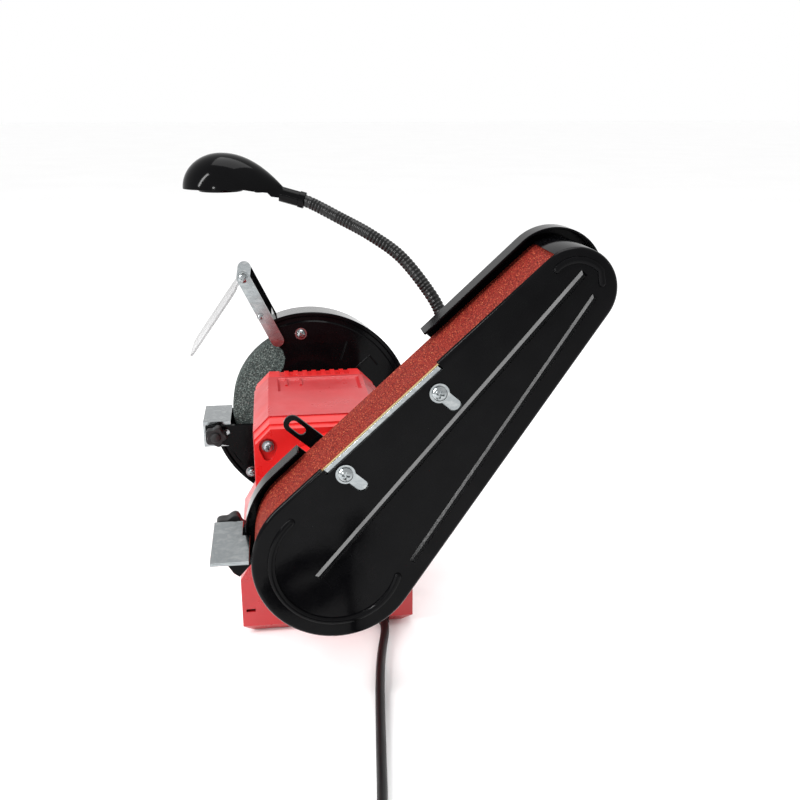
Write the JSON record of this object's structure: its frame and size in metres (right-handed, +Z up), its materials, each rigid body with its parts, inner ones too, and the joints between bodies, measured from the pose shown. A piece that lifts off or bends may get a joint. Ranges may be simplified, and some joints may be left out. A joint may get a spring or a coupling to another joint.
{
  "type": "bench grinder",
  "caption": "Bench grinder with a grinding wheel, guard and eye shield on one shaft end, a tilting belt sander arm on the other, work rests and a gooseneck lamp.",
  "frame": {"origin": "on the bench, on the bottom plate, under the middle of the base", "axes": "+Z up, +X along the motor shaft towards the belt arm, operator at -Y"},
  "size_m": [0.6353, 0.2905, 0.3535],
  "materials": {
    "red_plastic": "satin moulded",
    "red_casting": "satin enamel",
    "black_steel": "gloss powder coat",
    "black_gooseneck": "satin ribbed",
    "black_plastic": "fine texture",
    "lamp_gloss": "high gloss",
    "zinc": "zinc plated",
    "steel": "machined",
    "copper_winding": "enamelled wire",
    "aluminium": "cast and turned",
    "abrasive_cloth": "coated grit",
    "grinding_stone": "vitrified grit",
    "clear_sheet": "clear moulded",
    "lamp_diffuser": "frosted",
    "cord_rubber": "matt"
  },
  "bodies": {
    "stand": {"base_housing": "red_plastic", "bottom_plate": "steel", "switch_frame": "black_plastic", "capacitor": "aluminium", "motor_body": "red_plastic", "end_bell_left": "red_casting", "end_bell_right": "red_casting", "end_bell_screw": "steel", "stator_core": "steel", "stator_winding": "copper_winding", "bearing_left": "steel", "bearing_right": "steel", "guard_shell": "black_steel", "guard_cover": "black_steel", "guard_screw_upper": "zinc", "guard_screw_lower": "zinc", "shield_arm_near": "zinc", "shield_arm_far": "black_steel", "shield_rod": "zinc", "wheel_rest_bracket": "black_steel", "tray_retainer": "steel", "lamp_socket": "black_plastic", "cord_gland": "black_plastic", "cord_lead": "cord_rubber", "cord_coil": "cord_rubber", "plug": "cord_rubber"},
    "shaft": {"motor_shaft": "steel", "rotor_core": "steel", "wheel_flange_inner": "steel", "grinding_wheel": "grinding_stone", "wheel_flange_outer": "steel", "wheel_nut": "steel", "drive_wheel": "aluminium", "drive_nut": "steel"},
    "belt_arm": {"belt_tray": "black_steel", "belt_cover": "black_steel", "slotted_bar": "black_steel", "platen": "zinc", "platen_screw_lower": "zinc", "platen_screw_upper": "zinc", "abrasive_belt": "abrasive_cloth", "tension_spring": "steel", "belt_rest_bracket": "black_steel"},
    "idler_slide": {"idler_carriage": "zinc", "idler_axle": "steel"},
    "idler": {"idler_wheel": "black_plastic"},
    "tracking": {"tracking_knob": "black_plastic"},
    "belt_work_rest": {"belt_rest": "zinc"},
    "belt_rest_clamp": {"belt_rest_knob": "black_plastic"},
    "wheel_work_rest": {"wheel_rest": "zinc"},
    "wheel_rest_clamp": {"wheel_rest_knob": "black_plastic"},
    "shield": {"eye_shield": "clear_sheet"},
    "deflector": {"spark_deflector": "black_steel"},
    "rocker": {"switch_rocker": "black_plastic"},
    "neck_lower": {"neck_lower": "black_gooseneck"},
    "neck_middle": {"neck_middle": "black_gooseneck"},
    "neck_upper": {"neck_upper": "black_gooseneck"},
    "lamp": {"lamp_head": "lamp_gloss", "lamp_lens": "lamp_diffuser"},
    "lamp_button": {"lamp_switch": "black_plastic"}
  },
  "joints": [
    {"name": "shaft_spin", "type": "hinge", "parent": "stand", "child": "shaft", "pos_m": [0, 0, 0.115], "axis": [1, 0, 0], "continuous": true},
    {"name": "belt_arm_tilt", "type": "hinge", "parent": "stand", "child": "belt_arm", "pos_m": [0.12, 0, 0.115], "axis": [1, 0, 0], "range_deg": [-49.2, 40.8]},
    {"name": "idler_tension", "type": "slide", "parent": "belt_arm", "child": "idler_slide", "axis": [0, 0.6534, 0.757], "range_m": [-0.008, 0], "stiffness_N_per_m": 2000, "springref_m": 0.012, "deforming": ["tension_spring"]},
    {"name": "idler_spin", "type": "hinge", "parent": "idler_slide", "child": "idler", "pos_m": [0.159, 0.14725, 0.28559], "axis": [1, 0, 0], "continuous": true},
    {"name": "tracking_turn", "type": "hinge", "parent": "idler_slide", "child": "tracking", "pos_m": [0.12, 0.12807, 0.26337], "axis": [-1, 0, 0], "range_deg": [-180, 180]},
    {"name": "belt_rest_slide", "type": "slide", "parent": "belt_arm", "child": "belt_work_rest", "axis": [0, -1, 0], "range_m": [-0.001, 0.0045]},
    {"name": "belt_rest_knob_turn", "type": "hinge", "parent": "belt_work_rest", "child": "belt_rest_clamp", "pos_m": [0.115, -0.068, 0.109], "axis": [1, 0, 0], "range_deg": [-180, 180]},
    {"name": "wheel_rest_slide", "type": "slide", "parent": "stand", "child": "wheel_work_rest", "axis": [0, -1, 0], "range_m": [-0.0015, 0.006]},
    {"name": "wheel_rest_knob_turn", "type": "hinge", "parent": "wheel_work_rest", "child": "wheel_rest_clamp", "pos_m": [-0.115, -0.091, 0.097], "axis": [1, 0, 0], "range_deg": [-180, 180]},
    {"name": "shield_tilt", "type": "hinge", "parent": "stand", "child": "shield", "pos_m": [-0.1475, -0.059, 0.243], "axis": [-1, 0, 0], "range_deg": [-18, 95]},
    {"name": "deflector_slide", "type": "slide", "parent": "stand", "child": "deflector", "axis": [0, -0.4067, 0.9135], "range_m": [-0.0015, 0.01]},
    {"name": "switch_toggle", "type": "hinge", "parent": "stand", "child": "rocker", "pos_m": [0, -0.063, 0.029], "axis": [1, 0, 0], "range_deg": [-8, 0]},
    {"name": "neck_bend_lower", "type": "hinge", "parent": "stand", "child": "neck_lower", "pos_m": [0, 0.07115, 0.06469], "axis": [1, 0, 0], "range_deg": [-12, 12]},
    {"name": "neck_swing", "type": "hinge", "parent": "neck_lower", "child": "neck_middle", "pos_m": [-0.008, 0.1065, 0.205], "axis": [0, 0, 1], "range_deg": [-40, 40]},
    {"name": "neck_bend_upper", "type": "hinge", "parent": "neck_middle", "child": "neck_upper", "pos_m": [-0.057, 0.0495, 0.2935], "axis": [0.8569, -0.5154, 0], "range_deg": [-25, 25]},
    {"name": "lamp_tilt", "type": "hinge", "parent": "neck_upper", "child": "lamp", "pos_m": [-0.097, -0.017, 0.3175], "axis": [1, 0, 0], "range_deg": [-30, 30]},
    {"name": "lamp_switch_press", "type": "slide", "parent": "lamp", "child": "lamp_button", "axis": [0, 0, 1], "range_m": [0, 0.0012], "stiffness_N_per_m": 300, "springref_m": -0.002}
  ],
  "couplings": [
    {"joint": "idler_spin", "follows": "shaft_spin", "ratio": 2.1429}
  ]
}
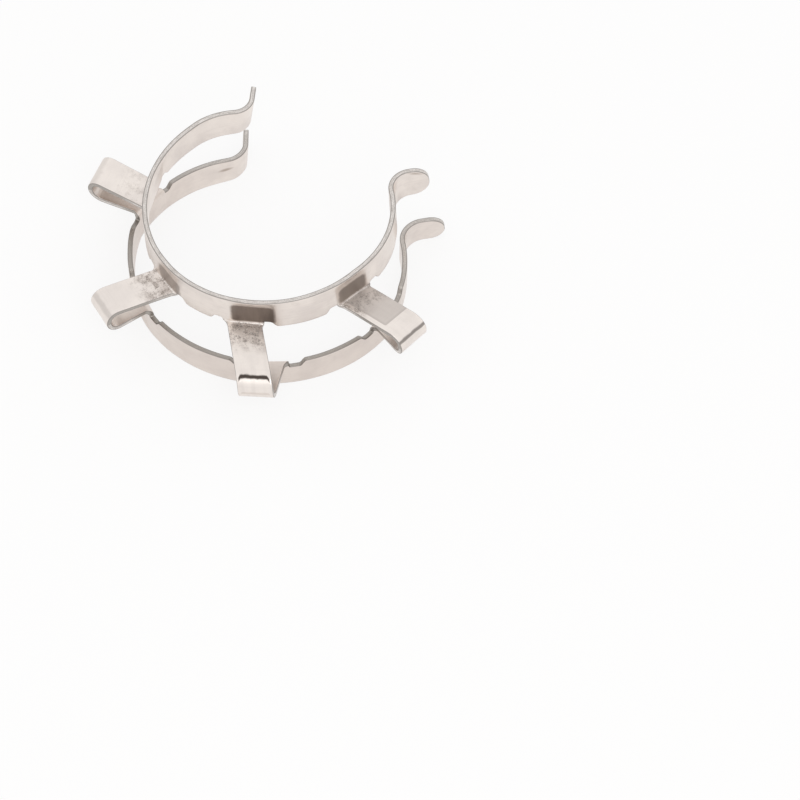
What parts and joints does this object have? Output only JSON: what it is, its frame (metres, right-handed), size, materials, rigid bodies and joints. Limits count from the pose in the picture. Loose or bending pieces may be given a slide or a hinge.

——

■ **WHAT YOU HAVE TO DO**: Copy every record above exactly as it appears.

■ **THE OUTPUT**:
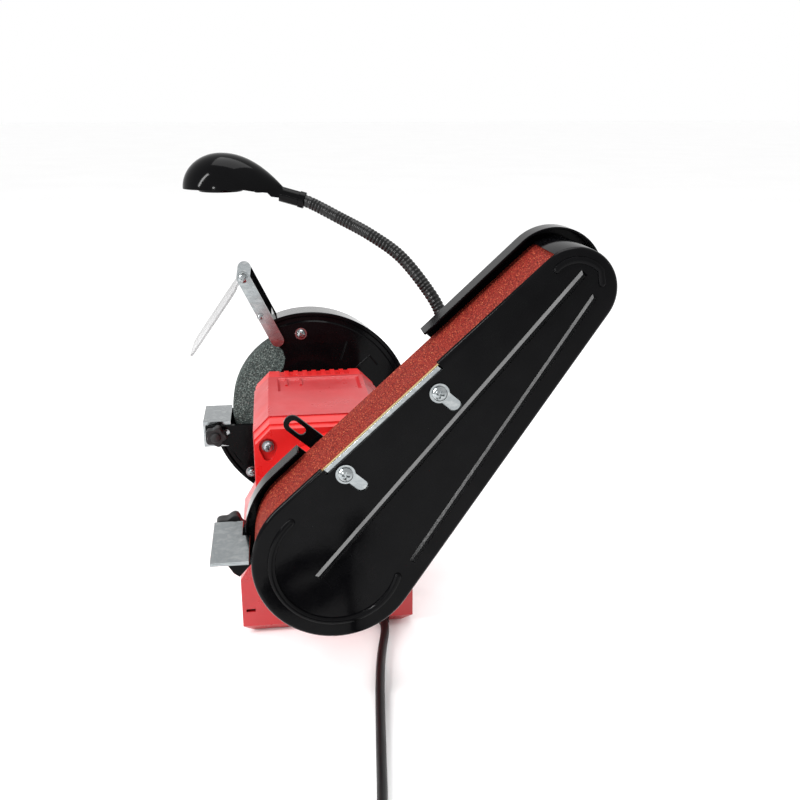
Write the JSON record of this object's structure: its frame and size in metres (right-handed, +Z up), its materials, each rigid body with its parts, inner ones too, and the joints between bodies, measured from the pose shown. A piece that lifts off or bends may get a joint. Ranges may be simplified, and some joints may be left out. A joint may get a spring or a coupling to another joint.
{
  "type": "bench grinder",
  "caption": "Bench grinder with a grinding wheel, guard and eye shield on one shaft end, a tilting belt sander arm on the other, work rests and a gooseneck lamp.",
  "frame": {"origin": "on the bench, on the bottom plate, under the middle of the base", "axes": "+Z up, +X along the motor shaft towards the belt arm, operator at -Y"},
  "size_m": [0.6353, 0.2905, 0.3535],
  "materials": {
    "red_plastic": "satin moulded",
    "red_casting": "satin enamel",
    "black_steel": "gloss powder coat",
    "black_gooseneck": "satin ribbed",
    "black_plastic": "fine texture",
    "lamp_gloss": "high gloss",
    "zinc": "zinc plated",
    "steel": "machined",
    "copper_winding": "enamelled wire",
    "aluminium": "cast and turned",
    "abrasive_cloth": "coated grit",
    "grinding_stone": "vitrified grit",
    "clear_sheet": "clear moulded",
    "lamp_diffuser": "frosted",
    "cord_rubber": "matt"
  },
  "bodies": {
    "stand": {"base_housing": "red_plastic", "bottom_plate": "steel", "switch_frame": "black_plastic", "capacitor": "aluminium", "motor_body": "red_plastic", "end_bell_left": "red_casting", "end_bell_right": "red_casting", "end_bell_screw": "steel", "stator_core": "steel", "stator_winding": "copper_winding", "bearing_left": "steel", "bearing_right": "steel", "guard_shell": "black_steel", "guard_cover": "black_steel", "guard_screw_upper": "zinc", "guard_screw_lower": "zinc", "shield_arm_near": "zinc", "shield_arm_far": "black_steel", "shield_rod": "zinc", "wheel_rest_bracket": "black_steel", "tray_retainer": "steel", "lamp_socket": "black_plastic", "cord_gland": "black_plastic", "cord_lead": "cord_rubber", "cord_coil": "cord_rubber", "plug": "cord_rubber"},
    "shaft": {"motor_shaft": "steel", "rotor_core": "steel", "wheel_flange_inner": "steel", "grinding_wheel": "grinding_stone", "wheel_flange_outer": "steel", "wheel_nut": "steel", "drive_wheel": "aluminium", "drive_nut": "steel"},
    "belt_arm": {"belt_tray": "black_steel", "belt_cover": "black_steel", "slotted_bar": "black_steel", "platen": "zinc", "platen_screw_lower": "zinc", "platen_screw_upper": "zinc", "abrasive_belt": "abrasive_cloth", "tension_spring": "steel", "belt_rest_bracket": "black_steel"},
    "idler_slide": {"idler_carriage": "zinc", "idler_axle": "steel"},
    "idler": {"idler_wheel": "black_plastic"},
    "tracking": {"tracking_knob": "black_plastic"},
    "belt_work_rest": {"belt_rest": "zinc"},
    "belt_rest_clamp": {"belt_rest_knob": "black_plastic"},
    "wheel_work_rest": {"wheel_rest": "zinc"},
    "wheel_rest_clamp": {"wheel_rest_knob": "black_plastic"},
    "shield": {"eye_shield": "clear_sheet"},
    "deflector": {"spark_deflector": "black_steel"},
    "rocker": {"switch_rocker": "black_plastic"},
    "neck_lower": {"neck_lower": "black_gooseneck"},
    "neck_middle": {"neck_middle": "black_gooseneck"},
    "neck_upper": {"neck_upper": "black_gooseneck"},
    "lamp": {"lamp_head": "lamp_gloss", "lamp_lens": "lamp_diffuser"},
    "lamp_button": {"lamp_switch": "black_plastic"}
  },
  "joints": [
    {"name": "shaft_spin", "type": "hinge", "parent": "stand", "child": "shaft", "pos_m": [0, 0, 0.115], "axis": [1, 0, 0], "continuous": true},
    {"name": "belt_arm_tilt", "type": "hinge", "parent": "stand", "child": "belt_arm", "pos_m": [0.12, 0, 0.115], "axis": [1, 0, 0], "range_deg": [-49.2, 40.8]},
    {"name": "idler_tension", "type": "slide", "parent": "belt_arm", "child": "idler_slide", "axis": [0, 0.6534, 0.757], "range_m": [-0.008, 0], "stiffness_N_per_m": 2000, "springref_m": 0.012, "deforming": ["tension_spring"]},
    {"name": "idler_spin", "type": "hinge", "parent": "idler_slide", "child": "idler", "pos_m": [0.159, 0.14725, 0.28559], "axis": [1, 0, 0], "continuous": true},
    {"name": "tracking_turn", "type": "hinge", "parent": "idler_slide", "child": "tracking", "pos_m": [0.12, 0.12807, 0.26337], "axis": [-1, 0, 0], "range_deg": [-180, 180]},
    {"name": "belt_rest_slide", "type": "slide", "parent": "belt_arm", "child": "belt_work_rest", "axis": [0, -1, 0], "range_m": [-0.001, 0.0045]},
    {"name": "belt_rest_knob_turn", "type": "hinge", "parent": "belt_work_rest", "child": "belt_rest_clamp", "pos_m": [0.115, -0.068, 0.109], "axis": [1, 0, 0], "range_deg": [-180, 180]},
    {"name": "wheel_rest_slide", "type": "slide", "parent": "stand", "child": "wheel_work_rest", "axis": [0, -1, 0], "range_m": [-0.0015, 0.006]},
    {"name": "wheel_rest_knob_turn", "type": "hinge", "parent": "wheel_work_rest", "child": "wheel_rest_clamp", "pos_m": [-0.115, -0.091, 0.097], "axis": [1, 0, 0], "range_deg": [-180, 180]},
    {"name": "shield_tilt", "type": "hinge", "parent": "stand", "child": "shield", "pos_m": [-0.1475, -0.059, 0.243], "axis": [-1, 0, 0], "range_deg": [-18, 95]},
    {"name": "deflector_slide", "type": "slide", "parent": "stand", "child": "deflector", "axis": [0, -0.4067, 0.9135], "range_m": [-0.0015, 0.01]},
    {"name": "switch_toggle", "type": "hinge", "parent": "stand", "child": "rocker", "pos_m": [0, -0.063, 0.029], "axis": [1, 0, 0], "range_deg": [-8, 0]},
    {"name": "neck_bend_lower", "type": "hinge", "parent": "stand", "child": "neck_lower", "pos_m": [0, 0.07115, 0.06469], "axis": [1, 0, 0], "range_deg": [-12, 12]},
    {"name": "neck_swing", "type": "hinge", "parent": "neck_lower", "child": "neck_middle", "pos_m": [-0.008, 0.1065, 0.205], "axis": [0, 0, 1], "range_deg": [-40, 40]},
    {"name": "neck_bend_upper", "type": "hinge", "parent": "neck_middle", "child": "neck_upper", "pos_m": [-0.057, 0.0495, 0.2935], "axis": [0.8569, -0.5154, 0], "range_deg": [-25, 25]},
    {"name": "lamp_tilt", "type": "hinge", "parent": "neck_upper", "child": "lamp", "pos_m": [-0.097, -0.017, 0.3175], "axis": [1, 0, 0], "range_deg": [-30, 30]},
    {"name": "lamp_switch_press", "type": "slide", "parent": "lamp", "child": "lamp_button", "axis": [0, 0, 1], "range_m": [0, 0.0012], "stiffness_N_per_m": 300, "springref_m": -0.002}
  ],
  "couplings": [
    {"joint": "idler_spin", "follows": "shaft_spin", "ratio": 2.1429}
  ]
}
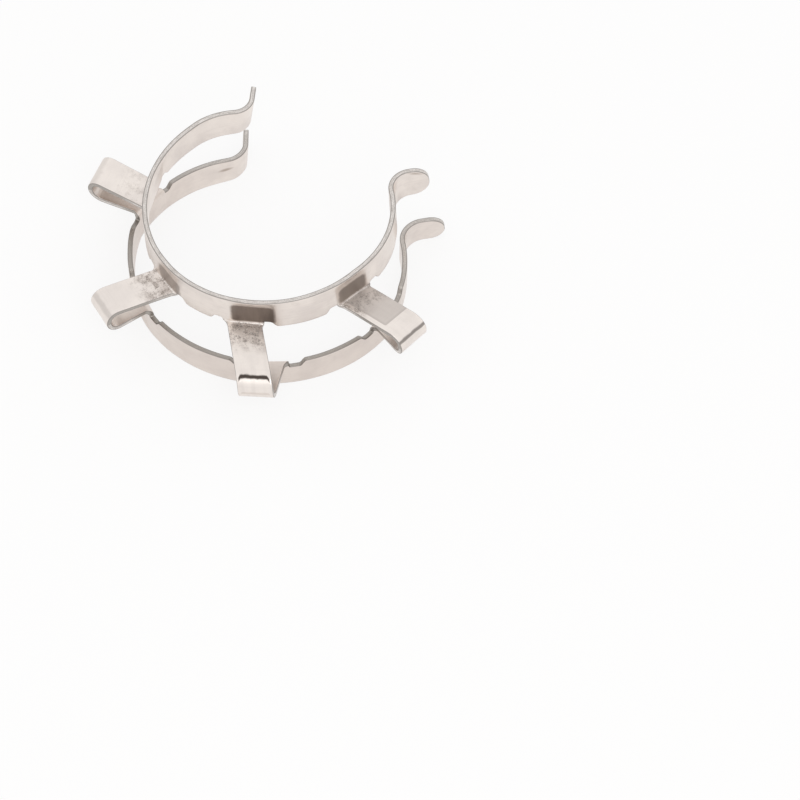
What parts and joints does this object have? Output only JSON: what it is, its frame (metres, right-handed), size, materials, rigid bodies and joints. Limits count from the pose in the picture. Loose or bending pieces may be given a slide or a hinge.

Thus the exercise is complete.